On that day in November our barge moored at Herengracht in Amsterdam in the early afternoon, and we went straight from the harbour to our destination. Since it was already the start of winter, the canals did not stink as mercilessly as in summer, and it was pleasant to walk in the warm milky fog, which before our eyes floated upwards, revealing a serene autumn sky. We turned onto one of the narrow side streets of the Jewish neighbourhood and wanted to stop somewhere for a beer. It was a good thing we had had a bountiful breakfast in Leiden, because all the inns we passed were overflowing with people, and we would have waited a long time to be served.

At the market, among the stalls, there is the Measures Building, where unloaded goods are weighed. In one of the towers enterprising Ruysch has arranged this theatrum, and this is where we arrived somewhat earlier than the hour printed on our tickets. Though none of the eager participants had yet been admitted inside, several little groups of viewers had gathered nonetheless at the entrance. I looked them over with interest, for the appearance and garments of many of them were testament to Professor Ruysch’s fame having long since crossed the borders of the Netherlands. I heard conversations in foreign languages, saw French wigs on people’s heads and English lace cuffs protruding from the sleeves of doublets. Many students had also come; they must have had cheaper, unassigned seats, because they were already crowding around the entrance, wanting to secure the best positions.

People we knew from when Filip was more active at the university – high-ranking members of the municipal council or the surgeons’ guild, interested in what Ruysch was about to show us, what he’d come up with – approached us constantly. Then my uncle, the imprimateur of the tickets, arrived, dressed immaculately in black, and greeted Filip effusively.

The place looked like an amphitheatre with benches set all around, all the way up, almost to the ceiling. It was well lit and carefully prepared for the spectacle. Along the walls down the entrance and the room itself were placed the skeletons of animals, bones connected by wires supported by discreet structures, giving the impression that the skeletons might at any moment come back to life. There were also two human skeletons – one on his knees, with his hands raised in prayer, and the other in a pensive pose, head resting on knees, the little bones of which were meticulously connected by wires.
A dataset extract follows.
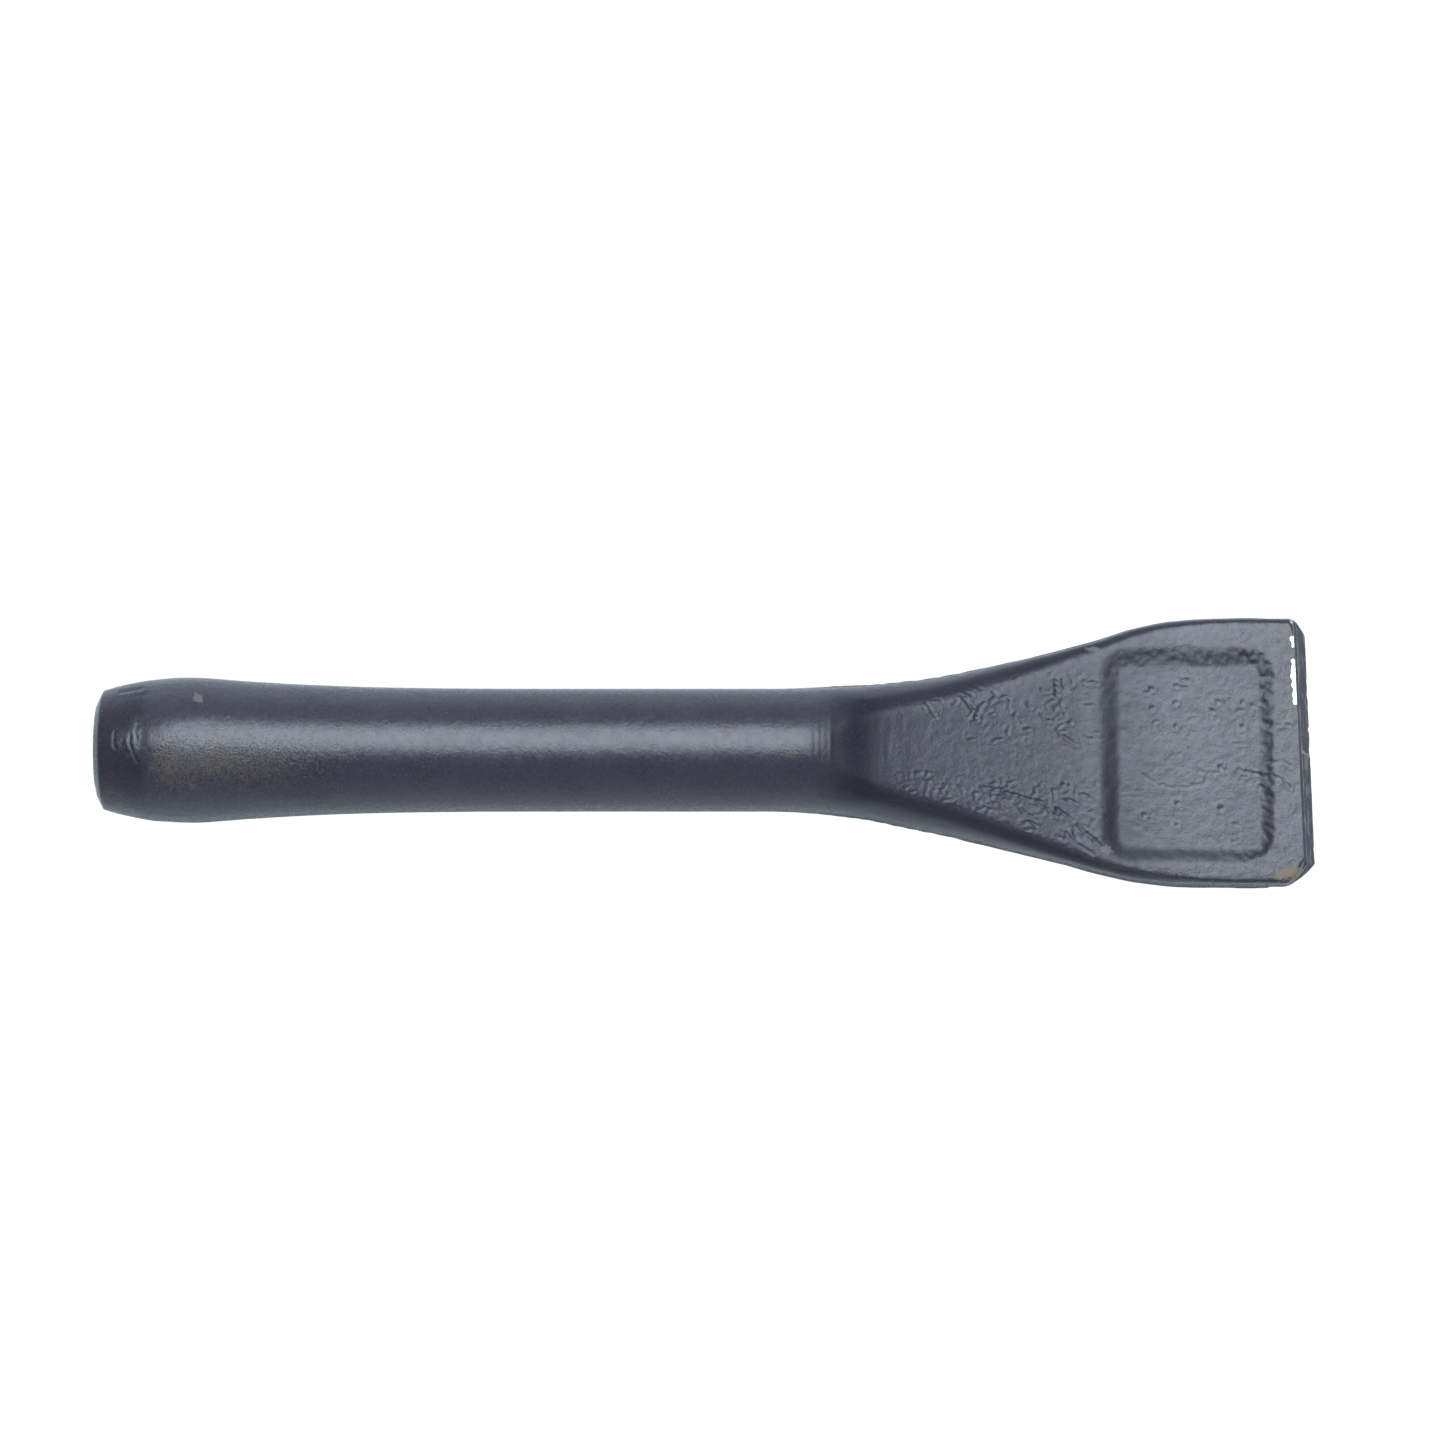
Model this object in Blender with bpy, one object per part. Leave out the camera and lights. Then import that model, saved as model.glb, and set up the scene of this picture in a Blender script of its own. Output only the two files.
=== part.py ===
"""A mason's hand set: a forged steel body with two carbide tips brazed into its working end.

Metres, +Z up.  The tool lies on its flat back with the scooped face up.  X runs from the striking
end to the working end, and the origin is under the middle of the tool, on the bench.
"""

import math

import bmesh
import bpy
import numpy as np

MM = 0.001

# ---- driving dimensions -----------------------------------------------------------------------
LENGTH = 229.0 * MM                  # striking face to the edge of the tips
SHANK_DIAMETER = 23.0 * MM
HEAD_DIAMETER = 27.2 * MM            # the bulge behind the striking face
STRIKING_FACE_DIAMETER = 17.6 * MM
RIM_DIAMETER = 22.3 * MM             # where the chamfer meets the rounded head
CHAMFER_LENGTH = 1.2 * MM
HEAD_LENGTH = 19.5 * MM              # striking face to the middle of the bulge
TAPER_LENGTH = 68.0 * MM             # bulge to the straight shank
FLARE_LENGTH = 84.0 * MM             # straight shank to the parallel blade
BLADE_LENGTH = 17.0 * MM             # the parallel blade, up to the working end
BLADE_WIDTH = 51.1 * MM
BLADE_THICKNESS = 15.8 * MM
CORNER_RADIUS = 3.2 * MM             # corners of the working end, seen from above
END_LEAN = math.radians(15.0)        # the working end reaches further at the back of the tool
END_SKEW = math.radians(1.9)         # and a little further on its right than on its left
SCOOP_LENGTH = 75.0 * MM             # neck to the parallel blade
SHOULDER_HEIGHT = 1.2 * MM           # how much of the rounded shoulders the scoop cuts away
SIDE_DRAFT = math.radians(5.0)       # the blade's sides lean in above and below the widest line
FLARE_SHIFT = -0.8 * MM              # the flare bulges a little more on its right side

PANEL_LENGTH = 32.7 * MM             # the sunken panel, measured at the face
PANEL_DEPTH = 0.6 * MM
PANEL_WALL = 3.2 * MM                # how far the panel's wall leans in
PANEL_RADIUS = 4.8 * MM
PANEL_END_LAND = 3.7 * MM            # face left between the panel and the working end
PANEL_SIDE_LAND = 5.1 * MM           # blade left on each side of the panel
PANEL_OFFSET = -1.2 * MM             # the panel lies a little to one side

LIP_THICKNESS = 4.0 * MM             # steel left over the tips
TIP_LENGTH = 8.6 * MM
BRAZE_THICKNESS = 0.4 * MM
GAP = 0.3 * MM                       # clearance between pieces that touch

# ---- what follows from them -------------------------------------------------------------------
AXIS_HEIGHT = max(HEAD_DIAMETER, SHANK_DIAMETER) / 2     # the thicker one rests on the bench
BLADE_START = LENGTH - BLADE_LENGTH
FLARE_START = BLADE_START - FLARE_LENGTH
SHANK_TOP = AXIS_HEIGHT + SHANK_DIAMETER / 2
SKEW_PIVOT = BLADE_WIDTH / 2 - CORNER_RADIUS             # the skewed end reaches furthest here
FACE_EDGE = LENGTH - BLADE_THICKNESS * math.tan(END_LEAN) - SKEW_PIVOT * math.tan(END_SKEW)
PANEL_WIDTH = BLADE_WIDTH - 2 * PANEL_SIDE_LAND
SEAT_HEIGHT = BLADE_THICKNESS - LIP_THICKNESS
TIP_HEIGHT = SEAT_HEIGHT - BRAZE_THICKNESS - 2 * GAP
SEAT_START = LENGTH - TIP_LENGTH - BRAZE_THICKNESS - 2 * GAP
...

When the audience, whispering and shuffling their shoes, entered the room and one by one took the seats indicated for them by their tickets, they also passed by Ruysch’s famous compositions exhibited in display cabinets, elegant sculptures. ‘Death does not spare even youth,’ I read on the sign beneath one of them – it represented two fetus skeletons playing together: delicate cream-coloured little bones, blistery little skulls planted around an elevation built from the equally delicate bones of small hands, rib cages. And symmetrically to them another tableau had been arranged, little human skeletons around four months old standing on an elevation of (as far as I could tell) gallstones covered in prepared and dried blood vessels (on the thickest such branch sat a stuffed canary). The skeleton on the left side held a miniature sickle while the other, in a forlorn pose, brought to its empty eye sockets a handkerchief made out of some sort of dried tissue, maybe lung? Someone’s sensitive hand had decorated the whole in salmon lace and summed it up in elegant lettering on a silk ribbon: ‘Why would we miss the things of this world?’, which meant it would have been difficult to be overcome by the sight. I was moved by the presentation before it had even begun, because it seemed to me I was seeing the tender evidence not of death, but of some death in miniature. How could they have truly died without ever having been born?